» Source material
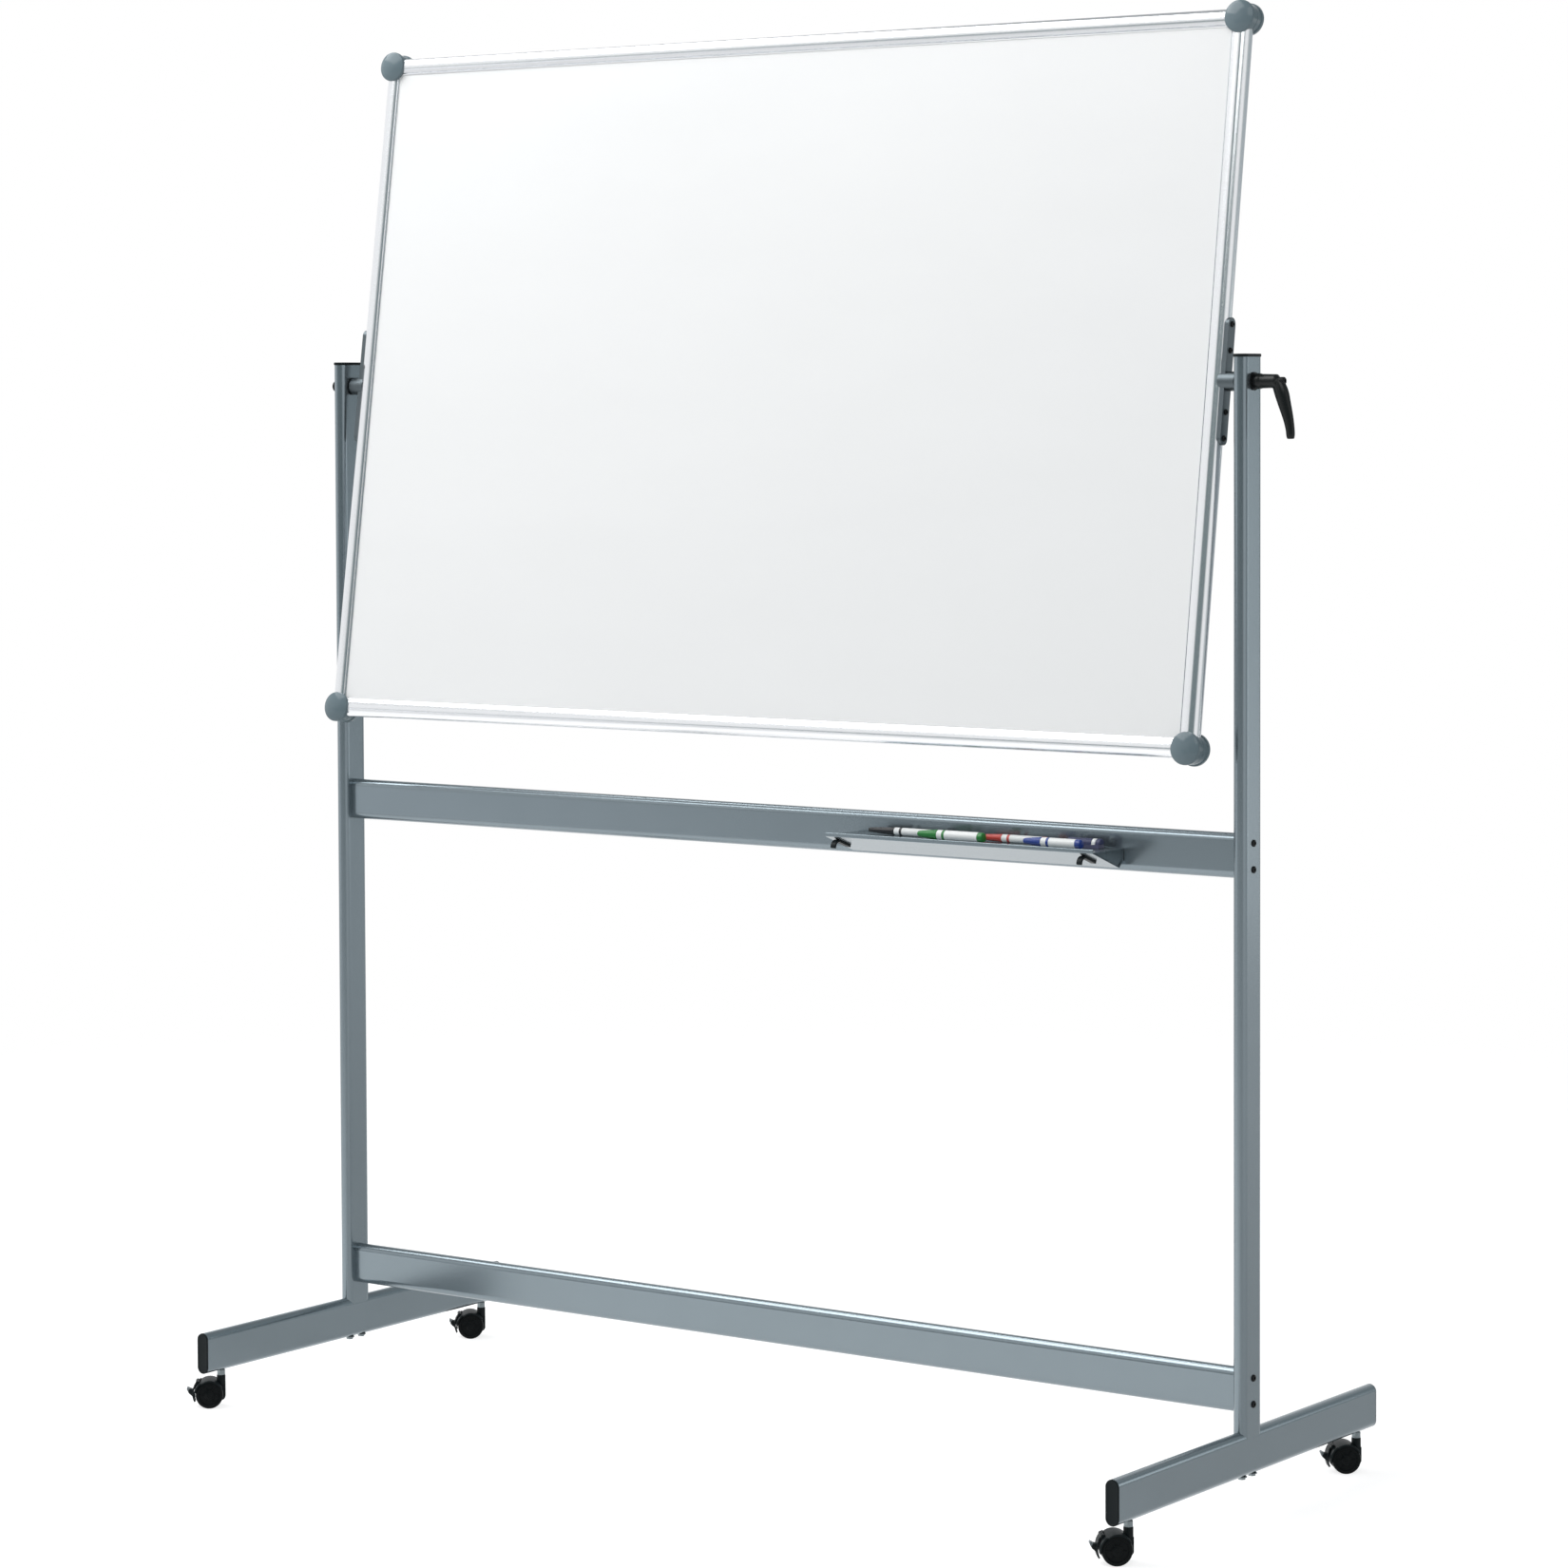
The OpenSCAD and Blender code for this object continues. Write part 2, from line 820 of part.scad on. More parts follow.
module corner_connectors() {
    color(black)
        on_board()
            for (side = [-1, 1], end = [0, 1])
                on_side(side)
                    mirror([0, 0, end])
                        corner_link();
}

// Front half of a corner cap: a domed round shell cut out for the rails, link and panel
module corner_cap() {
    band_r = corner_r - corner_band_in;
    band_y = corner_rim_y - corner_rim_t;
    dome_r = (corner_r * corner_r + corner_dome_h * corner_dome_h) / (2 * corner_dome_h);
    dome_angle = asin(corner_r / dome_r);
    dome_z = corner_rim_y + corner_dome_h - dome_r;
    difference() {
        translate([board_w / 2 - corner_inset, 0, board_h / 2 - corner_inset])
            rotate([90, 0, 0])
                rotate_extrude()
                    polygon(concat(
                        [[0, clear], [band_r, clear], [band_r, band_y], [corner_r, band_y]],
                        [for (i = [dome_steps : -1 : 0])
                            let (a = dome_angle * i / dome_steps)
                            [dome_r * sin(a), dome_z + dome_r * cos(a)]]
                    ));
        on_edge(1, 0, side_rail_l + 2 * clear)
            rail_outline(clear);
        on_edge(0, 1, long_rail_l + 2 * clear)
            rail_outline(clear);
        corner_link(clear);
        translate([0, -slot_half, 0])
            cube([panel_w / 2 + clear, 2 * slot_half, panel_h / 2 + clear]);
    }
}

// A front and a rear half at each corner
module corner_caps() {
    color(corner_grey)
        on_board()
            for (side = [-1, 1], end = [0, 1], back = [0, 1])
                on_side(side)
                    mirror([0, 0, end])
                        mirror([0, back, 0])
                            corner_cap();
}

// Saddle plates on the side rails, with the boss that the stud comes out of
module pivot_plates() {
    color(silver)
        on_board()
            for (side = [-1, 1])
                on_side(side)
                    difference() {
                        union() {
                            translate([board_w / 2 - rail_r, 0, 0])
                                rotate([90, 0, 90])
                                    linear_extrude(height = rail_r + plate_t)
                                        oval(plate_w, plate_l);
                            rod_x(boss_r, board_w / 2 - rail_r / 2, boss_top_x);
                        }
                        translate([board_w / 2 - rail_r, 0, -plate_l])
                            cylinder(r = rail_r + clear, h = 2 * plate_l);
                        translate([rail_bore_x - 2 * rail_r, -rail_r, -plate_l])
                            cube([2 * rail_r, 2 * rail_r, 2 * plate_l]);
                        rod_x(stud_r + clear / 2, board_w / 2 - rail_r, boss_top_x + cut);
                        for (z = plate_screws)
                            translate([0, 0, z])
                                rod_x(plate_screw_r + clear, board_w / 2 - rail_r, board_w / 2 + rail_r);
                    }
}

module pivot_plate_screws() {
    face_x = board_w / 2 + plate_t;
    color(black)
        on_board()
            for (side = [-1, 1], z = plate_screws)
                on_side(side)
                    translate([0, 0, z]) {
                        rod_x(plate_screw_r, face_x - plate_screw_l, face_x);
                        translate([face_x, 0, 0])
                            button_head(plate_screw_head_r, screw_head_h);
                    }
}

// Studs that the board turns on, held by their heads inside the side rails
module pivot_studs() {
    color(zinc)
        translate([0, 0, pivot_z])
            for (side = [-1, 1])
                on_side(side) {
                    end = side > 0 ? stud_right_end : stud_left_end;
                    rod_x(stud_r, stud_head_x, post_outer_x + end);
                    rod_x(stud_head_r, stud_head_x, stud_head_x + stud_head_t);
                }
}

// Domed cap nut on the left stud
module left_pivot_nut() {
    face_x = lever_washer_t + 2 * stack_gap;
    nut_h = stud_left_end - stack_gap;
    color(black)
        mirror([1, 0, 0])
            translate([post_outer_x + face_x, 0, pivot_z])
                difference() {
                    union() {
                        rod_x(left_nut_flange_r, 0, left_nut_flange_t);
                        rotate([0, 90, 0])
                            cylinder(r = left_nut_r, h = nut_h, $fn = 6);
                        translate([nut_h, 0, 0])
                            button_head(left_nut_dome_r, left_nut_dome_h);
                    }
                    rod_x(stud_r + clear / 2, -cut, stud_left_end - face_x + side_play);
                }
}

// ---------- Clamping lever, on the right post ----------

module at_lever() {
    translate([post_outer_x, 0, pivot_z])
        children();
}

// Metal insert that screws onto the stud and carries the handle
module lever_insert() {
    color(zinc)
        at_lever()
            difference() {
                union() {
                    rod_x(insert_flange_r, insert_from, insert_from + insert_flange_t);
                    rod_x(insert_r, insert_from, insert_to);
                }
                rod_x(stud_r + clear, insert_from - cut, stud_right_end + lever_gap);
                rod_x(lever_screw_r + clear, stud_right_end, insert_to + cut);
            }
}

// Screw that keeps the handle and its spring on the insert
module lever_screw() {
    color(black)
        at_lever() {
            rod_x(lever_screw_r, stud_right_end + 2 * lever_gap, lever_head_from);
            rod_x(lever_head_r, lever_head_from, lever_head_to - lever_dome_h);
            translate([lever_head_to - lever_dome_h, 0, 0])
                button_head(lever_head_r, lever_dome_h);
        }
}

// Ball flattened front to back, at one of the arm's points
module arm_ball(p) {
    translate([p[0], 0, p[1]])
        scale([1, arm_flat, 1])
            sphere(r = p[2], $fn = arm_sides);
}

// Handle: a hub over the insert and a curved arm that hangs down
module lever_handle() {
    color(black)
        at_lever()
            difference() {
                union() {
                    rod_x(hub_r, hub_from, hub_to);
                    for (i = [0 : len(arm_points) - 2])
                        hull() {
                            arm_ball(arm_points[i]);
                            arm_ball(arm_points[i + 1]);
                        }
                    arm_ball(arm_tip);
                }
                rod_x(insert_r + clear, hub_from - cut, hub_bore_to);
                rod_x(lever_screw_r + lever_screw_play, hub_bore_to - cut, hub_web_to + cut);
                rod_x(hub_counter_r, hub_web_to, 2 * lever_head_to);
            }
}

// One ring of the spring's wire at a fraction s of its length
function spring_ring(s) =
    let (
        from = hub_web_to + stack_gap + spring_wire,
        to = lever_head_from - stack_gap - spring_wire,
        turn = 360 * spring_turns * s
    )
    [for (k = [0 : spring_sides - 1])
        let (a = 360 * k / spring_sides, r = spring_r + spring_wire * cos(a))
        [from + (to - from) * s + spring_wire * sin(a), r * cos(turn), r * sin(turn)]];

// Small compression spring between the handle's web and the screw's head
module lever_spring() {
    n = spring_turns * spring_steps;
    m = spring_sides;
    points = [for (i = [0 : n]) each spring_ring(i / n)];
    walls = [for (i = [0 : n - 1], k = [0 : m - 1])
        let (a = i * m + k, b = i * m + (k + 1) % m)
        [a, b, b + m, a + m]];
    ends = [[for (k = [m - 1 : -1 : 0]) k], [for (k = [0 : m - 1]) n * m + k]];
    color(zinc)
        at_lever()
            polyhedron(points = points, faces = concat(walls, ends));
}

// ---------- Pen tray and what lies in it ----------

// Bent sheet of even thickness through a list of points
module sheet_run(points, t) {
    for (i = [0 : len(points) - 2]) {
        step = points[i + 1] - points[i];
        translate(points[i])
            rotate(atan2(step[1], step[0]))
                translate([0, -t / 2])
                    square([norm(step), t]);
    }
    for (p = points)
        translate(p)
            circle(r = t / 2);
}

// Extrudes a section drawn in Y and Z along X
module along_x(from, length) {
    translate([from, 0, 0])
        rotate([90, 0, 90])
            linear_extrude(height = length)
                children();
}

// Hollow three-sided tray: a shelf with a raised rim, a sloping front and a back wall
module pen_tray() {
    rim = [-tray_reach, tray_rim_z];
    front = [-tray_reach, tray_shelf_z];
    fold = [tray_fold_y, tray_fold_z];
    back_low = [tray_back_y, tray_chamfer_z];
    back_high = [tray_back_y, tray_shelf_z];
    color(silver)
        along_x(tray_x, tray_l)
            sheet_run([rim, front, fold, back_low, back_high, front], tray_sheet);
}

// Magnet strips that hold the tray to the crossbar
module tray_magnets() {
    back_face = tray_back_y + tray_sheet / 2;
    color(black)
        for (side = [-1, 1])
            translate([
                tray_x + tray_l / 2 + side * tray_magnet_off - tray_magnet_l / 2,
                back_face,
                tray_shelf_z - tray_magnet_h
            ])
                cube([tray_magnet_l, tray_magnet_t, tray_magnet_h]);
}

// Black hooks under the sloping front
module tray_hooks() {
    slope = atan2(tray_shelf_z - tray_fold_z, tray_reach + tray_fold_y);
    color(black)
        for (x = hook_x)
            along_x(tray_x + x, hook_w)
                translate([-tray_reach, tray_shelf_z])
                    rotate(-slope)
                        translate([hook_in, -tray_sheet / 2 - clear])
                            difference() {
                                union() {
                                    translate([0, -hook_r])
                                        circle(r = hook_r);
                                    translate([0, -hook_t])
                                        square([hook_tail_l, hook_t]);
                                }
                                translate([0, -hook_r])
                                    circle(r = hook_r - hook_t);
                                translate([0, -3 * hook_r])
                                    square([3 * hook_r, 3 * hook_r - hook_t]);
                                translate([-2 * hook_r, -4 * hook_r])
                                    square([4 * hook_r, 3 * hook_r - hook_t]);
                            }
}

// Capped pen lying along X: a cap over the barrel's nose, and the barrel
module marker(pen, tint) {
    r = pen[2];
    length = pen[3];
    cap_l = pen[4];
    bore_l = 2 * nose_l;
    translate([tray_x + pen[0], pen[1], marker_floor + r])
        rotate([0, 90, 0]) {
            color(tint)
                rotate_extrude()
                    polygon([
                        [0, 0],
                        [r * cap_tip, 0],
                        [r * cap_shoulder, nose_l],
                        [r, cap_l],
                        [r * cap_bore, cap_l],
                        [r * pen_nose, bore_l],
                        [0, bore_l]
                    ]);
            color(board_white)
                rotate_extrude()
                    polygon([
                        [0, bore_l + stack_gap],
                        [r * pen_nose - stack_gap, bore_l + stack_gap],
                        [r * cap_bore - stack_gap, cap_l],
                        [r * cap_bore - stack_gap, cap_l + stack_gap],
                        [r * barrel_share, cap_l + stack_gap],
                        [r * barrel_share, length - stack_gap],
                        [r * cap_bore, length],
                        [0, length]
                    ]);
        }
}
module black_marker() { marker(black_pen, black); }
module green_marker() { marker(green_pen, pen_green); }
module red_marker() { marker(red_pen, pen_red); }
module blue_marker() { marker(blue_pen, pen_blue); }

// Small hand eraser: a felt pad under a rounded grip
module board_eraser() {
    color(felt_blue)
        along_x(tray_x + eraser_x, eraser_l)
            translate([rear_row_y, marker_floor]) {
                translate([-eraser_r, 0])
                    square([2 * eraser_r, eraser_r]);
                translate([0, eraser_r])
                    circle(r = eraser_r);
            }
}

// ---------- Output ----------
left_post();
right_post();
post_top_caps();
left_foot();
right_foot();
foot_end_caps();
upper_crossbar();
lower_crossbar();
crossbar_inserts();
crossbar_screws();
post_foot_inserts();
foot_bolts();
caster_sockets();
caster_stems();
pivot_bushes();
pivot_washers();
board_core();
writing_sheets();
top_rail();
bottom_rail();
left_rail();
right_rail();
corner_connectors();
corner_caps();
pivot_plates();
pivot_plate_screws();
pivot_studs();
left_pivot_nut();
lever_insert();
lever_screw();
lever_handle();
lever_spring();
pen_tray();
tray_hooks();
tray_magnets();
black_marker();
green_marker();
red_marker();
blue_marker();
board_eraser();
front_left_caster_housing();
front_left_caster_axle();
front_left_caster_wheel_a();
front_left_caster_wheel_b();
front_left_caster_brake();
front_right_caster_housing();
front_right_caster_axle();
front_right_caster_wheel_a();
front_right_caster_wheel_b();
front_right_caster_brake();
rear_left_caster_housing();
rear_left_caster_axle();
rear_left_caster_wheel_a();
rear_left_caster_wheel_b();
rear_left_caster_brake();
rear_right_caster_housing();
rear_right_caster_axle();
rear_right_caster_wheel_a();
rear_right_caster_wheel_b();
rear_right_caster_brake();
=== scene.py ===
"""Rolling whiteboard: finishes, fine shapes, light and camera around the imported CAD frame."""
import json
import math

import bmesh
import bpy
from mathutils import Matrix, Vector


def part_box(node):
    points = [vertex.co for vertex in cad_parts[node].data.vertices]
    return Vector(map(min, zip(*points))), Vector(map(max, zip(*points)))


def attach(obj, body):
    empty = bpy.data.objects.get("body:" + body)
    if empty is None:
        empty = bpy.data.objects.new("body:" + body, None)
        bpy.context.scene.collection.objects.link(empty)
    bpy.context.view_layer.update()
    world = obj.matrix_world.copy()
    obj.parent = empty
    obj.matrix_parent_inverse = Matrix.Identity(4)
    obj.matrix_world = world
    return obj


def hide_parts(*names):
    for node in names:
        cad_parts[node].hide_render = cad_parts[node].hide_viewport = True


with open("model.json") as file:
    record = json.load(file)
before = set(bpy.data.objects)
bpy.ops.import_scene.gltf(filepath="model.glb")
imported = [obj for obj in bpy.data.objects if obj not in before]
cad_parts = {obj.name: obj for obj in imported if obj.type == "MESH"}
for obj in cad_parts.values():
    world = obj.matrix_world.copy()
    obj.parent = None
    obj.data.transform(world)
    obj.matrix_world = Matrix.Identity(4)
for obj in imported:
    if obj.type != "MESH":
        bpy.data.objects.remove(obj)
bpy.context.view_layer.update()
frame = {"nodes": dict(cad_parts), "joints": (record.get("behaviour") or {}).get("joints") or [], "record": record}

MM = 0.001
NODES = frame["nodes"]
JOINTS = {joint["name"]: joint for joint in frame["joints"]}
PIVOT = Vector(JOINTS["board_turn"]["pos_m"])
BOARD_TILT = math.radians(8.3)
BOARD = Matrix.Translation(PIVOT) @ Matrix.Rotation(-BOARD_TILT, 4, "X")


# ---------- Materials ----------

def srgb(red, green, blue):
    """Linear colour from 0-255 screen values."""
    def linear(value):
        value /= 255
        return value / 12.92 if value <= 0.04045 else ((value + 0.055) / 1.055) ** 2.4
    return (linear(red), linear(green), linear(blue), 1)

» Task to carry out
Return every line in the listing that contains the word "record".

» Solution below
    record = json.load(file)
frame = {"nodes": dict(cad_parts), "joints": (record.get("behaviour") or {}).get("joints") or [], "record": record}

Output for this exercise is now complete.